Chers frères et sœurs, nous voici donc, avec ce texte biblique, au bord du bassin paralympique. Les concurrents se succèdent sur le podium de la guérison. C’est la cour des miracles où se retrouvent des personnes souffrant de divers maux. La scène est belle, elle doit susciter de l’enthousiasme, sauf pour une personne, malade depuis 38 ans, qui se retrouve là, reléguée à la dernière place. Elle est derrière tous ceux qui ont réussi à atteindre la ligne d’eau, au bon moment. Et Jésus va intervenir dans cette situation de liesse populaire qui oublie celles et ceux qui sont laissés sur le carreau.

  1. Une anthropologie de l’asthénie

Le premier point que je relève est que cet épisode biblique nous renseigne sur la vision de l’homme que développe la foi chrétienne. Sur qui Jésus porte-t-il son regard ? Sur celui qui est désigné comme faible, asthénique dit le texte grec. En allant vers le dernier de la compétition du moment, Jésus indique son intérêt pour celui qui souffre d’asthénie. Aller au devant du faible, c’est la vocation du Christ.

Cela nous renseigne sur la vision de l’homme : l’homme est fragile. Comme le dit le psaume 103, il est comme la fleur des champs. Un vent passe, et le lieu où il se trouvait ne le connaît plus. Ce qui caractérise l’humain, c’est qu’il est asthénique, faible, fragile.

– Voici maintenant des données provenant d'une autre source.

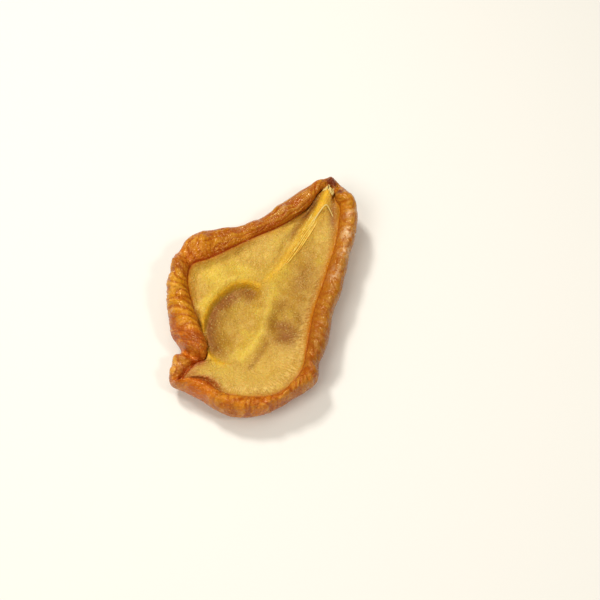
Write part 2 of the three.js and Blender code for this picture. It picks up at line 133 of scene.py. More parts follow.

Dans le règne animal, le petit d’homme est celui qui met le plus de temps à devenir autonome. Il lui faut un long apprentissage pour apprendre à se déplacer, à se nourrir, à survivre, et ensuite à vivre en société. L’être humain est naturellement faible. C’est le plus faible des êtres vivants. C’est une faiblesse qui peut empoisonner toute son existence. Ne pas prendre conscience de cette asthénie naturelle, c’est se condamner à vivre dans l’incompréhension à l’égard des difficultés que nous rencontrons, et des souffrances que nous éprouvons.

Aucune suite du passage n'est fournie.